Within the last week we've watched
Reality Bites and
Girl, Interrupted, the latter viewing having occurred last night and left us sighing in disappointment, myself moreso considering my intimate involvement with Kaysen's original text and the subject matter charging it. One of my three final papers was spent dissecting my own close reading of this memoir. My only purpose it now seems was to identify the voice(s) of madwomen and declare whether or not they can be heard, if they are translatable and how closely their speech resonates as beastly or monstrous. All conclusions led back to the author herself, a feminine body and writing so utterly transformed by the regulatory and violent nature of diagnosis; and I found that if any hard-fast answers were to be had that they were elusive and beyond the scope of this one essay. I would be leaving out more than what I could include. The space allowed for a cataloguing of voices but necessarily blocked a discussion of their timbre, significance beyond the singular event of embodiment and individual use, their weakness or strength in numbers, or what any of this might mean for my own burgeoning theories about eating disorders and women and literature and writing and desire and Benjamin, Foucault, Butler, Beauvoir, Derrida, maybe even Caruth, absolutely Rushdie.
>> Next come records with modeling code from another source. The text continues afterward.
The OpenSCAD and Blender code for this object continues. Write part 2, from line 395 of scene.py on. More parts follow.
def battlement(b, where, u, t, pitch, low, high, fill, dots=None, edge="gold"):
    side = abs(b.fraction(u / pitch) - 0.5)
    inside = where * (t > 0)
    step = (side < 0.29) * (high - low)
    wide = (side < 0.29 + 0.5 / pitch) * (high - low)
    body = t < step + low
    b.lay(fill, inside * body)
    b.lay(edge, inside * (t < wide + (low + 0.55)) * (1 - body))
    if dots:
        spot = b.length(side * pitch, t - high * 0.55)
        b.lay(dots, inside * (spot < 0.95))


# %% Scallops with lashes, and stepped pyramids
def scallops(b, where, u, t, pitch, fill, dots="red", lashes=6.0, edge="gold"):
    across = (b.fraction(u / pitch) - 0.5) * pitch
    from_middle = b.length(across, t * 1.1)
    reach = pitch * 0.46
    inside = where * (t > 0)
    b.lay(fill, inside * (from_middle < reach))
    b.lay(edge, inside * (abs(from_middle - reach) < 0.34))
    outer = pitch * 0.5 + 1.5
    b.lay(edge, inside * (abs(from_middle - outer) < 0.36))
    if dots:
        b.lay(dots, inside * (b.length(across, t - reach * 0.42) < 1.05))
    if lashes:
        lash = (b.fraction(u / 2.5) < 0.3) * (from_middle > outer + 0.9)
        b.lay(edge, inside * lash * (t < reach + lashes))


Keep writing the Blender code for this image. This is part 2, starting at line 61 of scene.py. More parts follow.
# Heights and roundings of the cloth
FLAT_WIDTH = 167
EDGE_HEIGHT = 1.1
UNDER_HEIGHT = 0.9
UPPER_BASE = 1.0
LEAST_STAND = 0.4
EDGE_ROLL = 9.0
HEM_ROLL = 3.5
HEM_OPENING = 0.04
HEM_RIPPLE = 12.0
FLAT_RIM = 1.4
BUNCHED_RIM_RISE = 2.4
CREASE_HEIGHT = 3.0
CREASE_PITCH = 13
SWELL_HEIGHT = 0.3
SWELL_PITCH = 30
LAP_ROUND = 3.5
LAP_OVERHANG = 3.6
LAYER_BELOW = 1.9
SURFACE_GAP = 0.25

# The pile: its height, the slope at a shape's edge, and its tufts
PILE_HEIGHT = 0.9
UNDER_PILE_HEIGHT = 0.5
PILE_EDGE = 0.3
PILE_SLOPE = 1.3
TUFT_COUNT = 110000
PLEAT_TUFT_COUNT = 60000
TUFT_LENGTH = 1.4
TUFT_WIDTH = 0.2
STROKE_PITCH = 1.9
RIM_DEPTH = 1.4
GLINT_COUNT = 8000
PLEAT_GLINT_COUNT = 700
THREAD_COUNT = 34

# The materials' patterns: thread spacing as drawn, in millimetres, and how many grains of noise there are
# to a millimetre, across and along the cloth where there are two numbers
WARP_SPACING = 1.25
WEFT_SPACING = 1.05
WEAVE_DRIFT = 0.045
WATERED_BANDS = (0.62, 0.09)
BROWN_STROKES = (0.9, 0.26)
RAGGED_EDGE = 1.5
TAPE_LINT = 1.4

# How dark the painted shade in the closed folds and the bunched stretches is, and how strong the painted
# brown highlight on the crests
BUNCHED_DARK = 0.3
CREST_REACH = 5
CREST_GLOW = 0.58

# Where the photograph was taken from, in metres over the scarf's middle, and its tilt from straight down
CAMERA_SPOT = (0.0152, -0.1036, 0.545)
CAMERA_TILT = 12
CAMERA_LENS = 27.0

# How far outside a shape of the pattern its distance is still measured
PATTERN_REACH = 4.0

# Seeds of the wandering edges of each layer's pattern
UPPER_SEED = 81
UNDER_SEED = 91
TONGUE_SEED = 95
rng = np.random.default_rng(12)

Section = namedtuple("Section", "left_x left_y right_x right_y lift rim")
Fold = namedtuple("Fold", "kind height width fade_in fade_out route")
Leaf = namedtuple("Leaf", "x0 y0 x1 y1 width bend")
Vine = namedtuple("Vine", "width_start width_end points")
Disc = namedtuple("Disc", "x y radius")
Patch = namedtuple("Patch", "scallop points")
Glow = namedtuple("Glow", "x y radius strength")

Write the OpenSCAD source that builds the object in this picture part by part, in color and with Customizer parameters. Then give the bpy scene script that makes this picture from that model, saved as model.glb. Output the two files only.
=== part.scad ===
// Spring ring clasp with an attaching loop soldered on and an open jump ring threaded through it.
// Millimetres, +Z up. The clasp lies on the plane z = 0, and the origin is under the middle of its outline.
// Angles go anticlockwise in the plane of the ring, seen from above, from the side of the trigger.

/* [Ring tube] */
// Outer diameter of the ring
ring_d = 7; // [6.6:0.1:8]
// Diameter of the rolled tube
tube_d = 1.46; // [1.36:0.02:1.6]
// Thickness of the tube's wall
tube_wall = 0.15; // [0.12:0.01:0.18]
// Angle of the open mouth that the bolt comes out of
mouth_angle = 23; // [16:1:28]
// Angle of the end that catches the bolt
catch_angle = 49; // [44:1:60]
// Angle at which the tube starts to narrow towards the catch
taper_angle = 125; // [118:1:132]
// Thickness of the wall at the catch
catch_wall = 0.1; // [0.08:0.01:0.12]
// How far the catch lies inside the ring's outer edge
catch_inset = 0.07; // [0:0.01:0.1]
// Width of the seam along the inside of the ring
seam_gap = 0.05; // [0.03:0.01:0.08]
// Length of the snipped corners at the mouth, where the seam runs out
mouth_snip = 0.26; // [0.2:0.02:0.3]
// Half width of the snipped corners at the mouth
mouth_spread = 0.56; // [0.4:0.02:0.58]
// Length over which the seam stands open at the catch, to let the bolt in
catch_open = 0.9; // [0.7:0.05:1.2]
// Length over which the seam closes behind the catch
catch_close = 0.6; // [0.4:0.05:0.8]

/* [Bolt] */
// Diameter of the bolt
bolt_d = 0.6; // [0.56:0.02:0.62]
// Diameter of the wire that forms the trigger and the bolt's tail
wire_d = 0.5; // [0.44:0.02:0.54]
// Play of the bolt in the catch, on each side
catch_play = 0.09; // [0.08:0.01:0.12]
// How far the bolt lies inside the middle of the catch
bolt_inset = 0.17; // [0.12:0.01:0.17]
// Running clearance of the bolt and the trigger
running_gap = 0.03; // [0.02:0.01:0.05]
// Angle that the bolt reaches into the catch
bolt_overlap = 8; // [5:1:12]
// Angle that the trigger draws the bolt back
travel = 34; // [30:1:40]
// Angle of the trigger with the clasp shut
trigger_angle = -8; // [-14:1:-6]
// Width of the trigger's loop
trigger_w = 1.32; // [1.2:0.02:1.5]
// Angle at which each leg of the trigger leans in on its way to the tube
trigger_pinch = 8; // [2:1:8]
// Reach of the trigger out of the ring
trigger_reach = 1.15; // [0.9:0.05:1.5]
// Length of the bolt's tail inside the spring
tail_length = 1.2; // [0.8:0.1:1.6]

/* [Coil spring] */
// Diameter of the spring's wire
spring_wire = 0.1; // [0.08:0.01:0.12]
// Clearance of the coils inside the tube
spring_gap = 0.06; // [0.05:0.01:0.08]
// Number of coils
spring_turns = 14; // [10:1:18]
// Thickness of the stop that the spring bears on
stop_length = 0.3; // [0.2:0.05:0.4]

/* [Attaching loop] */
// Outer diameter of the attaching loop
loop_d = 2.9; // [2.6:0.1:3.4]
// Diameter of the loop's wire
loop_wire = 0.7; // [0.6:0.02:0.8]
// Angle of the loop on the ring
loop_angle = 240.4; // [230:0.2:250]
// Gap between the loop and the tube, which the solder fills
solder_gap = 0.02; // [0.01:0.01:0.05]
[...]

But after all I'm still sitting here thinking of Winona Ryder and just how fucking cute she is when she slouches or when she's in a striped sailor's tee with longsleeves and pink lips all pouty and suggestive. Winona's one of those women born to wear a boy cut and exude a sex that only
seems innocent or accessible. I look at her and forget her semi-horrible performances because, well, her lips. Because her lips, because her doe-eyes. Coz. Even when her portrayal of a woman with borderline and suicidal and eating-disordered tendencies falls so short of the mark that I cringe to think how it only perpetuates the long held stock-character that is the frail, unknowing Madwoman - sick, crazy, inconsequential - even then I do not judge her as harshly as I should for misrepresenting
me and for not doing something
greater, more revolutionary, with that role. I do and I don't.
Maybe I'm just content with knowing that I'll be the one to succeed where she and so many others have foundered.
we are the walrus or something like that
Oh...wow...you really hit the nail on the head. Winona's eyes... 'nuff said.